There was no immediate word on casualties from Israel's aerial attack, which came hours after the Israeli military said it fired on people trying to return to certain areas in southern Lebanon. Israel said they were violating the ceasefire agreement, without providing details. Lebanon's state-run National News Agency said two people were wounded.
The back-to-back incidents stirred unease about the agreement, brokered by the United States and France, which includes an initial two-month ceasefire in which Hezbollah members are to withdraw north of the Litani River and Israeli forces are to return to their side of the border. The buffer zone would be patrolled by Lebanese troops and UN peacekeepers.
On Thursday, the second day of a ceasefire after more than a year of bloody conflict between Israel and Hezbollah, Lebanon's state news agency reported that Israeli fire targeted civilians in Markaba, close to the border, without providing further details. Israel said it fired artillery in three other locations near the border. There were no immediate reports of casualties.
An Associated Press reporter in northern Israel near the border heard Israeli drones buzzing overhead and the sound of artillery strikes from the Lebanese side.
The Israeli military said in a statement that “several suspects were identified arriving with vehicles to a number of areas in southern Lebanon, breaching the conditions of the ceasefire.” It said troops “opened fire toward them” and would “actively enforce violations of the ceasefire agreement.”
Israeli officials have said forces will be withdrawn gradually as it ensures that the agreement is being enforced.
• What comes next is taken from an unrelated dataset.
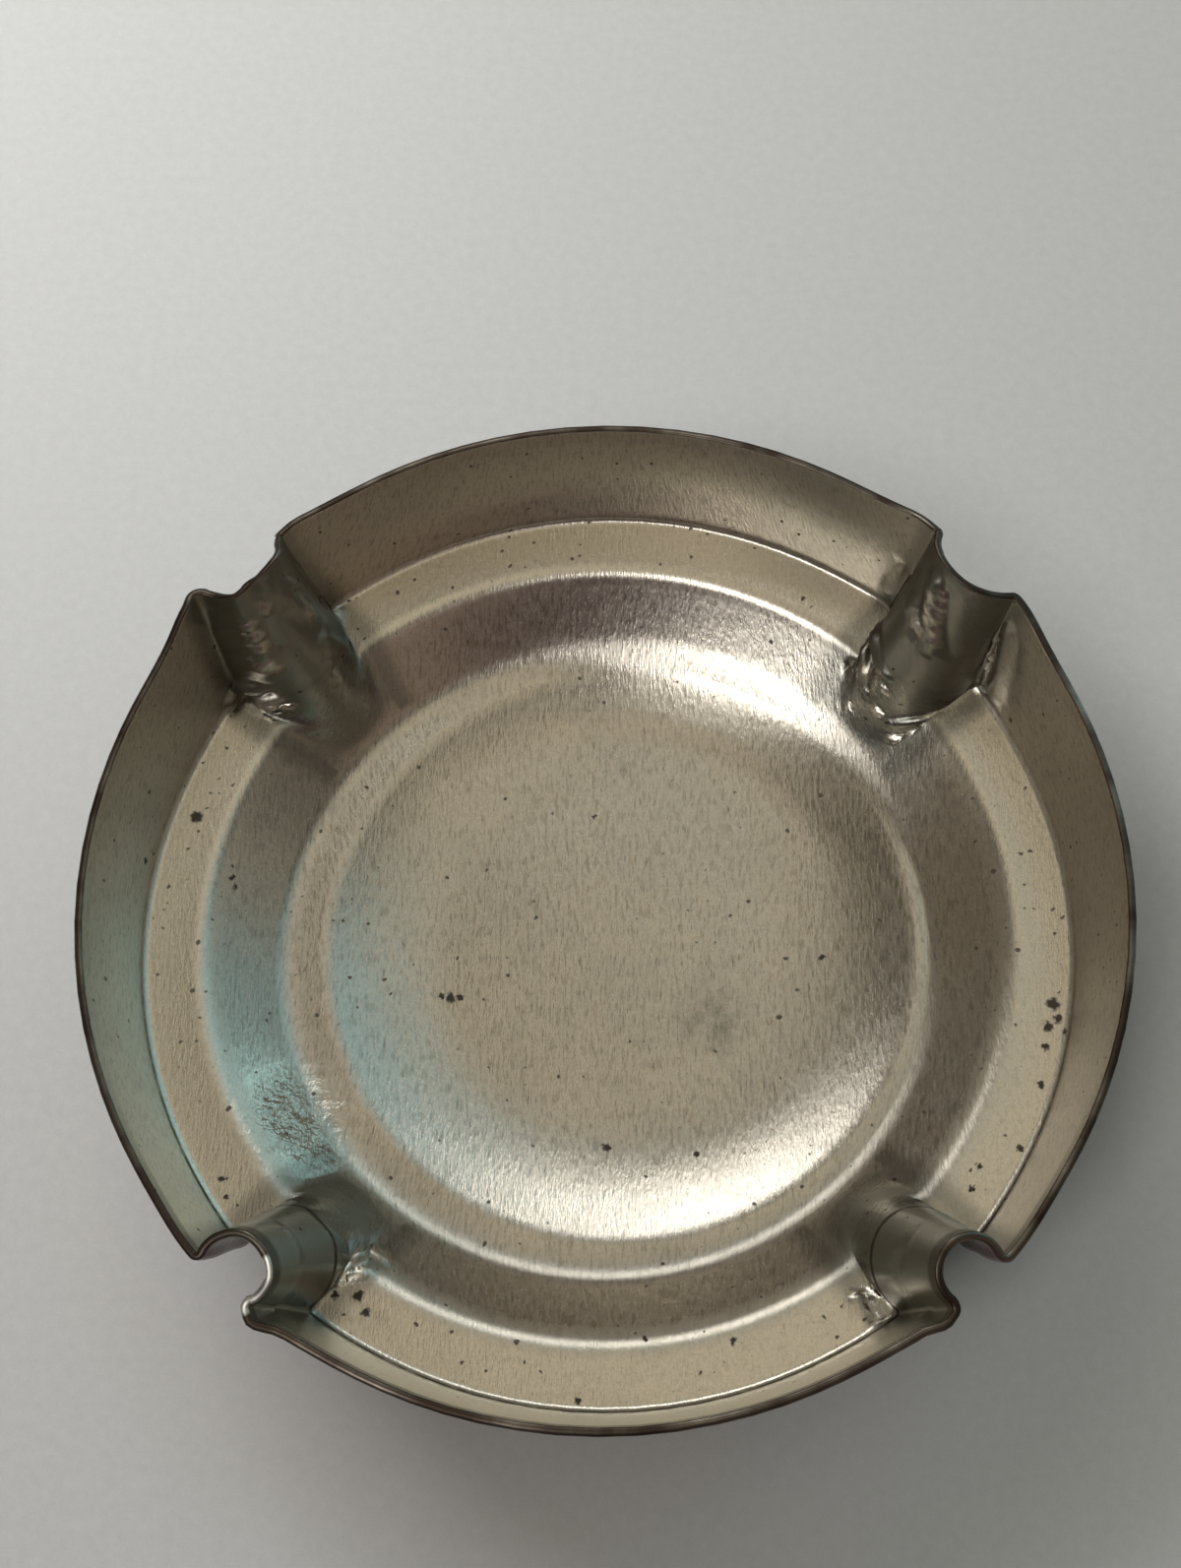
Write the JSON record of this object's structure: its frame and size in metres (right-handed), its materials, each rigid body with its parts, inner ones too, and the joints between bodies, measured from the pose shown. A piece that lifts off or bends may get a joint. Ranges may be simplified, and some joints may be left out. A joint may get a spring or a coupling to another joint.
{
  "type": "champagne capsule",
  "caption": "Round pressed tinplate cap with a slightly domed face, a stepped wire seat and a flared skirt notched by grooves for the cage wires.",
  "frame": {"origin": "centre of the flat middle of the closed face that the capsule rests on", "axes": "+Z along the axis towards the open side; the wide pair of wire grooves lies either side of +Y and the narrow pair either side of -Y"},
  "size_m": [0.031, 0.031, 0.0078],
  "materials": {
    "tinplate": "bare rolled tin, lightly tarnished"
  },
  "bodies": {
    "root": {"capsule": "tinplate"}
  },
  "joints": []
}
Israel has warned people not to return to areas where troops are deployed, and says it reserves the right to strike Hezbollah if it violates the terms of the truce.
A Lebanese military official said Lebanese troops would gradually deploy in the south as Israeli troops withdraw. The official spoke on condition of anonymity because they were not authorized to brief media.
The ceasefire agreement announced late Tuesday ended 14 months of conflict between Israel and Hezbollah that began a day after Hamas' Oct. 7, 2023 attack out of Gaza, when the Lebanese Hezbollah group began firing rockets, drones and missiles in solidarity.
Israel retaliated with airstrikes, and the conflict steadily intensified for nearly a year before boiling over into all-out war in mid-September. The war in Gaza is still raging with no end in sight.
More than 3,760 people were killed by Israeli fire in Lebanon during the conflict, many of them civilians, according to Lebanese health officials. The fighting killed more than 70 people in Israel — over half of them civilians — as well as dozens of Israeli soldiers fighting in southern Lebanon.
Some 1.2 million people were displaced in Lebanon, and thousands began streaming back to their homes on Wednesday despite warnings from the Lebanese military and the Israeli army to stay out of certain areas. Some 50,000 people were displaced on the Israeli side, but few have returned and the communities near the northern border are still largely deserted.
In Menara, an Israeli community on the border with views into Lebanon, around three quarters of homes are damaged, some with collapsed roofs and burnt-out interiors. A few residents could be seen gathering their belongings on Thursday before leaving again.